You: "No, I think my way will work."
*continues not working*
Early Warning Signs
Catch yourself before you're truly stuck:
Warning Sign 1: Circular Thinking
"Maybe I should use a stack... no, a queue...
or maybe a stack... wait, what about a queue..."
Fix: Pick one and try it. You can always switch.
Warning Sign 2: Overcomplicating
"I'll create a helper function that calls another helper
that uses a class with three methods..."
Fix: Start simple. Add complexity only if needed.
Warning Sign 3: Perfectionism
"I need to think through every possible edge case before
I write any code..."
Fix: Start coding with the main case. Handle edge cases after.
Warning Sign 4: Scope Creep
"What if the input is empty? Or negative? Or really large?
Or has duplicates? Or..."
Fix: Ask the interviewer which cases matter most.
The Stuck Spectrum
Not Stuck ──────────────────────────────────────── Completely Stuck
│ │ │ │
Progressing Need to Should ask Need
smoothly pivot for hint to restart
Know where you are:
- Minutes 0-5: Normal thinking time
- Minutes 5-10: Should communicate more, try something
- Minutes 10-15: Time to ask for help or pivot
- Minutes 15+: Definitely need intervention
Example: Recognizing Your Stuck Type
Problem: Find the longest substring without repeating characters.
Stuck Type 1 - Don't Understand:
You: "So we're looking for... any substring? Or the longest one?
And by 'repeating', do you mean the same character appears
twice anywhere in the substring?"
Stuck Type 2 - No Approach:
You: "Let me think about this... I could check every possible
substring, but that seems inefficient. Maybe I need a
different approach. What if I track characters I've seen?"
Stuck Type 3 - Approach Not Working:
You: "I'm trying to use a set to track characters, but when I
find a duplicate, I'm not sure how to handle it. Should
I remove just that character or everything before it?"
Stuck Type 4 - Small Bug:
You: "My solution works for 'abcabcbb' but fails for 'bbbbb'.

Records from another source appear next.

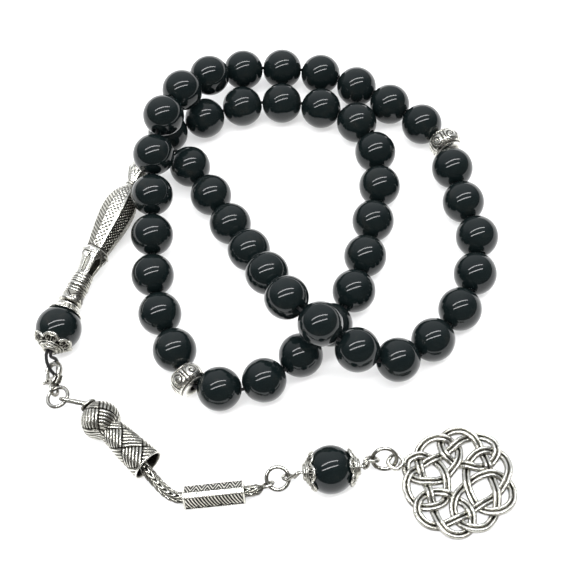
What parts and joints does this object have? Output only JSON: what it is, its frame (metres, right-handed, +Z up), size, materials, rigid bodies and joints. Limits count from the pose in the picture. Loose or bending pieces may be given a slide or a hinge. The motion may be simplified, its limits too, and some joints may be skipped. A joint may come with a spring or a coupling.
{
  "type": "misbaha prayer beads",
  "caption": "Loop of round polished prayer beads parted by metal dividers, gathered into a long ridged imam, with a clasped tassel of bead, woven knot, slider, charm bead and laced pendant.",
  "frame": {"origin": "middle of the laid-out piece, on the surface it lies on", "axes": "+Z up from that surface, +X towards the pendant, +Y towards the far side of the loops"},
  "size_m": [0.1094, 0.1304, 0.0205],
  "materials": {
    "bead": "high polish",
    "thread": "twisted, matt",
    "antique_silver": "cast and blackened in the recesses, polished on the ridges",
    "plated_wire": "plated, bright"
  },
  "bodies": {
    "strand": {"thread": "thread", "imam": "antique_silver", "beads_13_15": "bead", "beads_28_30": "bead", "beads_43_45": "bead"},
    "bead_01": {"bead_01": "bead"},
    "bead_02": {"bead_02": "bead"},
    "bead_03": {"bead_03": "bead"},
    "bead_04": {"bead_04": "bead"},
    "bead_05": {"bead_05": "bead"},
    "bead_06": {"bead_06": "bead"},
    "bead_07": {"bead_07": "bead"},
    "bead_08": {"bead_08": "bead"},
    "bead_09": {"bead_09": "bead"},
    "bead_10": {"bead_10": "bead"},
    "bead_11": {"bead_11": "bead"},
    "bead_12": {"bead_12": "bead"},
    "bead_16": {"bead_16": "bead"},
    "bead_17": {"bead_17": "bead"},
    "bead_18": {"bead_18": "bead"},
    "bead_19": {"bead_19": "bead"},
    "bead_20": {"bead_20": "bead"},
    "bead_21": {"bead_21": "bead"},
    "bead_22": {"bead_22": "bead"},
    "bead_23": {"bead_23": "bead"},
    "bead_24": {"bead_24": "bead"},
    "bead_25": {"bead_25": "bead"},
    "bead_26": {"bead_26": "bead"},
    "bead_27": {"bead_27": "bead"},
    "bead_31": {"bead_31": "bead"},
    "bead_32": {"bead_32": "bead"},
    "bead_33": {"bead_33": "bead"},
    "bead_34": {"bead_34": "bead"},
    "bead_35": {"bead_35": "bead"},
    "bead_36": {"bead_36": "bead"},
    "bead_37": {"bead_37": "bead"},
    "bead_38": {"bead_38": "bead"},
    "bead_39": {"bead_39": "bead"},
    "bead_40": {"bead_40": "bead"},
    "bead_41": {"bead_41": "bead"},
    "bead_42": {"bead_42": "bead"},
    "divider_1": {"divider_1": "antique_silver"},
    "divider_2": {"divider_2": "antique_silver"},
    "tassel_bead": {"tassel_bead": "bead", "tassel_caps": "antique_silver"},
    "clasp": {"clasp_body": "plated_wire", "clasp_pin": "plated_wire", "clasp_spring": "plated_wire"},
    "clasp_gate": {"clasp_gate": "plated_wire"},
    "ring_upper": {"ring_upper": "plated_wire"},
    "knot": {"knot_tube": "antique_silver", "knot_eye": "antique_silver", "chain": "antique_silver"},
    "slider": {"slider": "antique_silver"},
    "ring_middle": {"ring_middle": "plated_wire"},
    "charm": {"charm_pin": "plated_wire"},
    "charm_bead": {"charm_bead": "bead", "charm_caps": "antique_silver"},
    "ring_lower": {"ring_lower": "plated_wire"},
    "pendant": {"pendant": "antique_silver"}
  },
  "joints": [
    {"name": "bead_01_spin", "type": "hinge", "parent": "strand", "child": "bead_01", "pos_m": [-0.0178, 0.03175, 0.005], "axis": [0.4918, -0.8707, -0.0084], "continuous": true},
    {"name": "bead_02_spin", "type": "hinge", "parent": "strand", "child": "bead_02", "pos_m": [-0.01288, 0.02291, 0.005], "axis": [0.4641, -0.8856, 0.0148], "continuous": true},
    {"name": "bead_03_spin", "type": "hinge", "parent": "strand", "child": "bead_03", "pos_m": [-0.00845, 0.01383, 0.00568], "axis": [0.4219, -0.8966, 0.1343], "continuous": true},
    {"name": "bead_04_spin", "type": "hinge", "parent": "strand", "child": "bead_04", "pos_m": [-0.00427, 0.00489, 0.0079], "axis": [0.3976, -0.865, 0.3062], "continuous": true},
    {"name": "bead_05_spin", "type": "hinge", "parent": "strand", "child": "bead_05", "pos_m": [-0.00032, -0.00371, 0.01148], "axis": [0.3507, -0.8464, 0.4009], "continuous": true},
    {"name": "bead_06_spin", "type": "hinge", "parent": "strand", "child": "bead_06", "pos_m": [0.00373, -0.01229, 0.01501], "axis": [0.5227, -0.8121, 0.2594], "continuous": true},
    {"name": "bead_07_spin", "type": "hinge", "parent": "strand", "child": "bead_07", "pos_m": [0.01062, -0.01968, 0.01552], "axis": [0.74, -0.6327, -0.2283], "continuous": true},
    {"name": "bead_08_spin", "type": "hinge", "parent": "strand", "child": "bead_08", "pos_m": [0.01837, -0.0245, 0.01114], "axis": [0.8018, -0.3222, -0.5034], "continuous": true},
    {"name": "bead_09_spin", "type": "hinge", "parent": "strand", "child": "bead_09", "pos_m": [0.02743, -0.02558, 0.00675], "axis": [0.9181, 0.2209, -0.3291], "continuous": true},
    {"name": "bead_10_spin", "type": "hinge", "parent": "strand", "child": "bead_10", "pos_m": [0.036, -0.0205, 0.005], "axis": [0.7631, 0.6445, -0.0485], "continuous": true},
    {"name": "bead_11_spin", "type": "hinge", "parent": "strand", "child": "bead_11", "pos_m": [0.04306, -0.01325, 0.005], "axis": [0.595, 0.8035, 0.0216], "continuous": true},
    {"name": "bead_12_spin", "type": "hinge", "parent": "strand", "child": "bead_12", "pos_m": [0.04784, -0.00433, 0.005], "axis": [0.3412, 0.94, 0], "continuous": true},
    {"name": "bead_16_spin", "type": "hinge", "parent": "strand", "child": "bead_16", "pos_m": [0.04073, 0.03946, 0.005], "axis": [-0.6975, 0.7166, 0], "continuous": true},
    {"name": "bead_17_spin", "type": "hinge", "parent": "strand", "child": "bead_17", "pos_m": [0.0334, 0.04644, 0.005], "axis": [-0.7461, 0.6658, 0], "continuous": true},
    {"name": "bead_18_spin", "type": "hinge", "parent": "strand", "child": "bead_18", "pos_m": [0.02556, 0.05284, 0.005], "axis": [-0.8157, 0.5784, -0.0033], "continuous": true},
    {"name": "bead_19_spin", "type": "hinge", "parent": "strand", "child": "bead_19", "pos_m": [0.0167, 0.05773, 0.005], "axis": [-0.926, 0.3774, -0.0004], "continuous": true},
    {"name": "bead_20_spin", "type": "hinge", "parent": "strand", "child": "bead_20", "pos_m": [0.00688, 0.06017, 0.00526], "axis": [-0.9928, 0.1075, 0.052], "continuous": true},
    {"name": "bead_21_spin", "type": "hinge", "parent": "strand", "child": "bead_21", "pos_m": [-0.00314, 0.05966, 0.0066], "axis": [-0.9402, -0.2204, 0.2598], "continuous": true},
    {"name": "bead_22_spin", "type": "hinge", "parent": "strand", "child": "bead_22", "pos_m": [-0.01171, 0.0557, 0.01022], "axis": [-0.7455, -0.5418, 0.3881], "continuous": true},
    {"name": "bead_23_spin", "type": "hinge", "parent": "strand", "child": "bead_23", "pos_m": [-0.01836, 0.04886, 0.01362], "axis": [-0.5361, -0.7848, 0.3109], "continuous": true},
    {"name": "bead_24_spin", "type": "hinge", "parent": "strand", "child": "bead_24", "pos_m": [-0.0229, 0.04001, 0.01548], "axis": [-0.3708, -0.9256, -0.0764], "continuous": true},
    {"name": "bead_25_spin", "type": "hinge", "parent": "strand", "child": "bead_25", "pos_m": [-0.02579, 0.03078, 0.01251], "axis": [-0.1665, -0.9204, -0.3539], "continuous": true},
    {"name": "bead_26_spin", "type": "hinge", "parent": "strand", "child": "bead_26", "pos_m": [-0.02666, 0.02113, 0.00961], "axis": [-0.0394, -0.9645, -0.2611], "continuous": true},
    {"name": "bead_27_spin", "type": "hinge", "parent": "strand", "child": "bead_27", "pos_m": [-0.02705, 0.01127, 0.00733], "axis": [-0.0423, -0.978, -0.2041], "continuous": true},
    {"name": "bead_31_spin", "type": "hinge", "parent": "strand", "child": "bead_31", "pos_m": [-0.01265, -0.02864, 0.005], "axis": [0.9891, -0.1443, 0.0283], "continuous": true},
    {"name": "bead_32_spin", "type": "hinge", "parent": "strand", "child": "bead_32", "pos_m": [-0.0026, -0.02756, 0.00547], "axis": [0.9316, 0.3624, 0.0275], "continuous": true},
    {"name": "bead_33_spin", "type": "hinge", "parent": "strand", "child": "bead_33", "pos_m": [0.00594, -0.02214, 0.00549], "axis": [0.7663, 0.6425, 0.0036], "continuous": true},
    {"name": "bead_34_spin", "type": "hinge", "parent": "strand", "child": "bead_34", "pos_m": [0.01327, -0.01516, 0.00569], "axis": [0.6702, 0.7412, 0.0393], "continuous": true},
    {"name": "bead_35_spin", "type": "hinge", "parent": "strand", "child": "bead_35", "pos_m": [0.01931, -0.00704, 0.00599], "axis": [0.469, 0.8829, -0.023], "continuous": true},
    {"name": "bead_36_spin", "type": "hinge", "parent": "strand", "child": "bead_36", "pos_m": [0.02286, 0.00241, 0.0053], "axis": [0.2853, 0.9563, -0.0648], "continuous": true},
    {"name": "bead_37_spin", "type": "hinge", "parent": "strand", "child": "bead_37", "pos_m": [0.02569, 0.01212, 0.005], "axis": [0.2888, 0.9573, -0.0098], "continuous": true},
    {"name": "bead_38_spin", "type": "hinge", "parent": "strand", "child": "bead_38", "pos_m": [0.02826, 0.02191, 0.005], "axis": [0.1692, 0.9856, 0.0037], "continuous": true},
    {"name": "bead_39_spin", "type": "hinge", "parent": "strand", "child": "bead_39", "pos_m": [0.02825, 0.03203, 0.005], "axis": [-0.1455, 0.9894, 0], "continuous": true},
    {"name": "bead_40_spin", "type": "hinge", "parent": "strand", "child": "bead_40", "pos_m": [0.02453, 0.04144, 0.005], "axis": [-0.6493, 0.7606, 0], "continuous": true},
    {"name": "bead_41_spin", "type": "hinge", "parent": "strand", "child": "bead_41", "pos_m": [0.01591, 0.04674, 0.005], "axis": [-0.9362, 0.3515, 0], "continuous": true},
    {"name": "bead_42_spin", "type": "hinge", "parent": "strand", "child": "bead_42", "pos_m": [0.00611, 0.04928, 0.005], "axis": [-0.9926, 0.1215, 0], "continuous": true},
    {"name": "divider_1_spin", "type": "hinge", "parent": "strand", "child": "divider_1", "pos_m": [0.04564, 0.03337, 0.005], "axis": [-0.356, 0.9345, 0], "continuous": true},
    {"name": "divider_2_spin", "type": "hinge", "parent": "strand", "child": "divider_2", "pos_m": [-0.01988, -0.02565, 0.005], "axis": [0.6162, -0.7875, -0.0108], "continuous": true},
    {"name": "tassel_bead_spin", "type": "hinge", "parent": "strand", "child": "tassel_bead", "pos_m": [-0.049, -0.01075, 0.00525], "axis": [0.3256, 0.9455, 0], "continuous": true},
    {"name": "clasp_swing", "type": "hinge", "parent": "strand", "child": "clasp", "pos_m": [-0.0504, -0.01825, 0.0021], "axis": [0, 0, 1], "range_deg": [-8, 2]},
    {"name": "clasp_gate_pivot", "type": "hinge", "parent": "clasp", "child": "clasp_gate", "pos_m": [-0.0517, -0.02242, 0.00149], "axis": [-0.422, -0.0221, 0.9063], "range_deg": [-14, 0], "stiffness_Nm_per_rad": 0.0005},
    {"name": "ring_upper_swing", "type": "hinge", "parent": "clasp", "child": "ring_upper", "pos_m": [-0.05028, -0.02454, 0.0021], "axis": [0, 0, 1], "range_deg": [-15, 2]},
    {"name": "knot_swing", "type": "hinge", "parent": "ring_upper", "child": "knot", "pos_m": [-0.0471, -0.02815, 0.0027], "axis": [0, 0, 1], "range_deg": [-15, 2]},
    {"name": "slider_slide", "type": "slide", "parent": "knot", "child": "slider", "axis": [0.9995, 0.0303, 0], "range_m": [-0.0003, 0.0015]},
    {"name": "ring_middle_swing", "type": "hinge", "parent": "knot", "child": "ring_middle", "pos_m": [-0.0032, -0.05035, 0.0015], "axis": [0, 0, 1], "range_deg": [-15, 3]},
    {"name": "charm_swing", "type": "hinge", "parent": "ring_middle", "child": "charm", "pos_m": [0.0013, -0.04945, 0.0023], "axis": [0, 0, 1], "range_deg": [-20, 3]},
    {"name": "charm_bead_spin", "type": "hinge", "parent": "charm", "child": "charm_bead", "pos_m": [0.0104, -0.04935, 0.00525], "axis": [0.9997, 0.0262, 0], "continuous": true},
    {"name": "ring_lower_swing", "type": "hinge", "parent": "charm", "child": "ring_lower", "pos_m": [0.0198, -0.04675, 0.0026], "axis": [0, 0, 1], "range_deg": [-15, 4]},
    {"name": "pendant_swing", "type": "hinge", "parent": "ring_lower", "child": "pendant", "pos_m": [0.0246, -0.04745, 0.00195], "axis": [0, 0, 1], "range_deg": [-25, 4]}
  ]
}
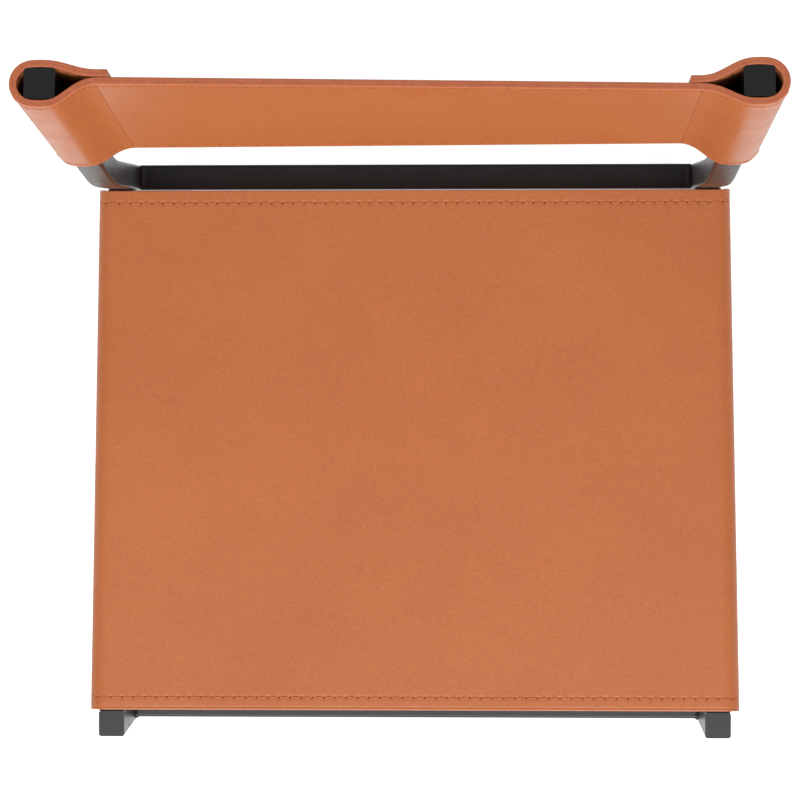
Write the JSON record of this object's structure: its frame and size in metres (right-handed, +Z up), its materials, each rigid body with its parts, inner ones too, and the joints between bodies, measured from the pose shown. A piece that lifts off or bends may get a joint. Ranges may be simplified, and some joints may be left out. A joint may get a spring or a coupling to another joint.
{
  "type": "sling chair",
  "caption": "Armless chair with a stretched leather sling seat and a leather strap back looped round the posts of a square steel tube frame.",
  "frame": {"origin": "on the floor, under the middle of the chair's bounding box", "axes": "+Z up, +Y to the back of the chair, +X to the sitter's left, which is the right-hand side seen from the front"},
  "size_m": [0.5098, 0.5044, 0.8126],
  "materials": {
    "frame_paint": "satin black powder coat",
    "nylon": "moulded matt black",
    "zinc": "bright zinc plate",
    "saddle_leather": "smooth waxed tan",
    "lining_leather": "matt flesh side, tan",
    "thread": "waxed tan thread"
  },
  "bodies": {
    "root": {"front_leg_left": "frame_paint", "front_leg_right": "frame_paint", "rear_post_left": "frame_paint", "rear_post_right": "frame_paint", "side_rail_left": "frame_paint", "side_rail_right": "frame_paint", "front_cross_rail": "frame_paint", "rear_cross_rail": "frame_paint", "leg_cap_left": "frame_paint", "leg_cap_right": "frame_paint", "post_cap_left": "frame_paint", "post_cap_right": "frame_paint", "front_rail_welds": "frame_paint", "rear_rail_welds": "frame_paint", "side_rail_welds": "frame_paint", "seat_clamp_left": "frame_paint", "seat_clamp_right": "frame_paint", "glide_front_left": "nylon", "glide_front_right": "nylon", "glide_rear_left": "nylon", "glide_rear_right": "nylon", "seat_top_leather": "saddle_leather", "strap_leather": "saddle_leather", "seat_lining": "lining_leather", "strap_lining": "lining_leather", "seat_front_thread": "thread", "seat_rear_thread": "thread", "strap_top_thread": "thread", "strap_bottom_thread": "thread", "strap_seam_thread_left": "thread", "strap_seam_thread_right": "thread", "clamp_screws_left": "zinc", "clamp_screws_right": "zinc", "clamp_rivet_nuts_left": "zinc", "clamp_rivet_nuts_right": "zinc", "strap_screws_left": "zinc", "strap_screws_right": "zinc", "strap_rivet_nuts_left": "zinc", "strap_rivet_nuts_right": "zinc"}
  },
  "joints": []
}
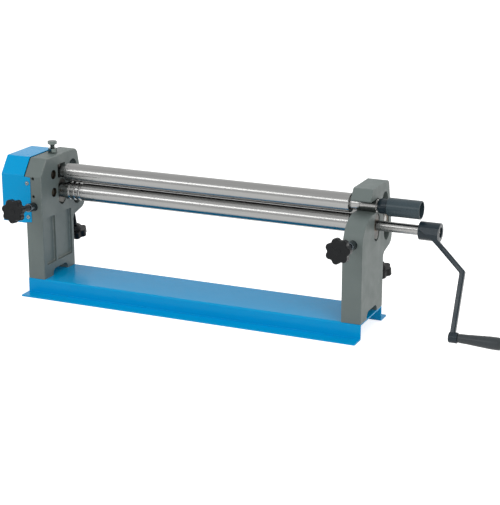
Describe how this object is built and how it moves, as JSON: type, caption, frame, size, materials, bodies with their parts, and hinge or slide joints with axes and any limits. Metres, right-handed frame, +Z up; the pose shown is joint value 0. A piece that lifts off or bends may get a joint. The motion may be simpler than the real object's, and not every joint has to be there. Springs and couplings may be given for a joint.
{
  "type": "slip roll machine",
  "caption": "Bench slip roll: cast side frames on a folded channel base, crank-driven lower roll, swing-out upper roll, rear bending roll on inclined slots, covered gear train, star knobs.",
  "frame": {"origin": "middle of the underside of the front foot flange, midway between the side frames", "axes": "+X along the rolls towards the crank, +Y from the operator to the rear, +Z up"},
  "size_m": [1.0715, 0.2756, 0.3115],
  "materials": {
    "frame_enamel": "grey enamel over a fine cast skin",
    "blue_enamel": "smooth satin enamel",
    "ground_steel": "turned and ground",
    "machined_steel": "machined",
    "gear_steel": "hobbed, lightly oiled",
    "zinc_steel": "zinc plated",
    "black_oxide": "black oxide",
    "bronze": "oiled bearing bronze",
    "dark_enamel": "satin enamel",
    "knob_plastic": "moulded, satin",
    "grip_plastic": "moulded, satin"
  },
  "bodies": {
    "stand": {"base_channel": "blue_enamel", "left_frame": "frame_enamel", "right_frame": "frame_enamel", "frame_bolts": "zinc_steel", "frame_washers": "zinc_steel", "gear_cover": "blue_enamel", "cover_screws": "zinc_steel", "idler_shafts": "machined_steel", "idler_set_screws": "black_oxide", "idler_clips": "black_oxide", "pivot_screw": "zinc_steel", "pivot_jam_nut": "zinc_steel", "screw_sleeves": "machined_steel"},
    "lower_idler": {"lower_idler_gear": "gear_steel", "lower_idler_bush": "bronze"},
    "upper_idler": {"upper_idler_gear": "gear_steel", "upper_idler_bush": "bronze"},
    "lower_carriage": {"lower_left_block": "machined_steel", "lower_right_block": "machined_steel"},
    "lower_bushes": {"lower_left_bush": "bronze", "lower_right_bush": "bronze"},
    "lower_roll": {"lower_roll": "ground_steel", "lower_roll_gear": "gear_steel", "lower_gear_key": "machined_steel", "lower_gear_clip": "black_oxide", "crank": "dark_enamel", "crank_set_screw": "black_oxide", "grip_pin": "machined_steel"},
    "grip": {"crank_grip": "grip_plastic"},
    "swivel": {"swivel_block": "machined_steel"},
    "upper_roll": {"upper_roll": "ground_steel", "upper_roll_gear": "gear_steel", "upper_gear_key": "machined_steel", "upper_gear_clip": "black_oxide", "handle_hub": "dark_enamel", "handle_tube": "dark_enamel"},
    "left_wedge": {"left_wedge_pin": "machined_steel"},
    "right_wedge": {"right_wedge_pin": "machined_steel"},
    "front_left_screw": {"front_left_screw": "black_oxide", "front_left_knob": "knob_plastic"},
    "front_right_screw": {"front_right_screw": "black_oxide", "front_right_knob": "knob_plastic"},
    "rear_carriage": {"rear_left_block": "machined_steel", "rear_left_bush": "bronze", "rear_right_block": "machined_steel", "rear_right_bush": "bronze"},
    "rear_roll": {"rear_roll": "ground_steel"},
    "rear_left_screw": {"rear_left_screw": "black_oxide", "rear_left_knob": "knob_plastic"},
    "rear_right_screw": {"rear_right_screw": "black_oxide", "rear_right_knob": "knob_plastic"}
  },
  "joints": [
    {"name": "lower_roll_lift", "type": "slide", "parent": "stand", "child": "lower_carriage", "axis": [0, 0, 1], "range_m": [-0.0025, 0.0012]},
    {"name": "lower_bush_turn", "type": "hinge", "parent": "lower_carriage", "child": "lower_bushes", "pos_m": [0, 0.098, 0.2085], "axis": [1, 0, 0], "range_deg": [-11.05, 5.32]},
    {"name": "crank_spin", "type": "hinge", "parent": "lower_bushes", "child": "lower_roll", "pos_m": [0, 0.098, 0.2085], "axis": [1, 0, 0], "continuous": true},
    {"name": "grip_spin", "type": "hinge", "parent": "lower_roll", "child": "grip", "pos_m": [0.6, 0.01622, 0.03313], "axis": [1, 0, 0], "continuous": true},
    {"name": "lower_idler_spin", "type": "hinge", "parent": "stand", "child": "lower_idler", "pos_m": [-0.385, 0.06591, 0.20925], "axis": [1, 0, 0], "continuous": true},
    {"name": "upper_idler_spin", "type": "hinge", "parent": "stand", "child": "upper_idler", "pos_m": [-0.385, 0.06591, 0.24725], "axis": [1, 0, 0], "continuous": true},
    {"name": "upper_roll_swing", "type": "hinge", "parent": "stand", "child": "swivel", "pos_m": [-0.3505, 0.098, 0.248], "axis": [0, 0, -1], "range_deg": [0, 9]},
    {"name": "upper_roll_spin", "type": "hinge", "parent": "swivel", "child": "upper_roll", "pos_m": [-0.3505, 0.098, 0.248], "axis": [1, 0, 0], "continuous": true},
    {"name": "left_wedge_slide", "type": "slide", "parent": "stand", "child": "left_wedge", "axis": [0, 0.9925, -0.1219], "range_m": [-0.0114, 0.00549]},
    {"name": "right_wedge_slide", "type": "slide", "parent": "stand", "child": "right_wedge", "axis": [0, 0.9925, -0.1219], "range_m": [-0.0114, 0.00549]},
    {"name": "front_left_knob_spin", "type": "hinge", "parent": "left_wedge", "child": "front_left_screw", "pos_m": [-0.3505, 0.016, 0.188], "axis": [0, 0.9925, -0.1219], "range_deg": [-2345, 1127]},
    {"name": "front_right_knob_spin", "type": "hinge", "parent": "right_wedge", "child": "front_right_screw", "pos_m": [0.3505, 0.016, 0.188], "axis": [0, 0.9925, -0.1219], "range_deg": [-2345, 1127]},
    {"name": "rear_roll_lift", "type": "slide", "parent": "stand", "child": "rear_carriage", "axis": [0, -0.225, 0.9744], "range_m": [-0.0189, 0.0329]},
    {"name": "rear_roll_spin", "type": "hinge", "parent": "rear_carriage", "child": "rear_roll", "pos_m": [0, 0.15358, 0.20486], "axis": [1, 0, 0], "continuous": true},
    {"name": "rear_left_knob_spin", "type": "hinge", "parent": "rear_carriage", "child": "rear_left_screw", "pos_m": [-0.3505, 0.15358, 0.20486], "axis": [0, -0.225, 0.9744], "range_deg": [-3895, 6775]},
    {"name": "rear_right_knob_spin", "type": "hinge", "parent": "rear_carriage", "child": "rear_right_screw", "pos_m": [0.3505, 0.15358, 0.20486], "axis": [0, -0.225, 0.9744], "range_deg": [-3895, 6775]}
  ],
  "couplings": [
    {"joint": "lower_idler_spin", "follows": "crank_spin", "ratio": -0.68421},
    {"joint": "upper_idler_spin", "follows": "crank_spin", "ratio": 0.68421},
    {"joint": "upper_roll_spin", "follows": "crank_spin", "ratio": -1},
    {"joint": "left_wedge_slide", "follows": "lower_roll_lift", "ratio": 4.5477},
    {"joint": "right_wedge_slide", "follows": "lower_roll_lift", "ratio": 4.5477},
    {"joint": "front_left_knob_spin", "follows": "lower_roll_lift", "rad_per_m": 16328},
    {"joint": "front_right_knob_spin", "follows": "lower_roll_lift", "rad_per_m": 16328},
    {"joint": "lower_bush_turn", "follows": "lower_roll_lift", "rad_per_m": 76.923},
    {"joint": "rear_left_knob_spin", "follows": "rear_roll_lift", "rad_per_m": 3590.4},
    {"joint": "rear_right_knob_spin", "follows": "rear_roll_lift", "rad_per_m": 3590.4}
  ]
}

Let me trace through what happens... Oh, I see - I'm not
resetting my counter correctly."
Stuck Type 5 - Can't Optimize:
You: "I have an O(n²) solution checking every substring. I know
there's a better way with sliding window, but I'm not sure
how to implement the window shrinking logic."
Key Takeaway
You can't get unstuck if you don't know what kind of stuck you are. Take 30 seconds to diagnose before you act. Are you confused, blocked, buggy, or stuck on optimization? Each needs a different strategy.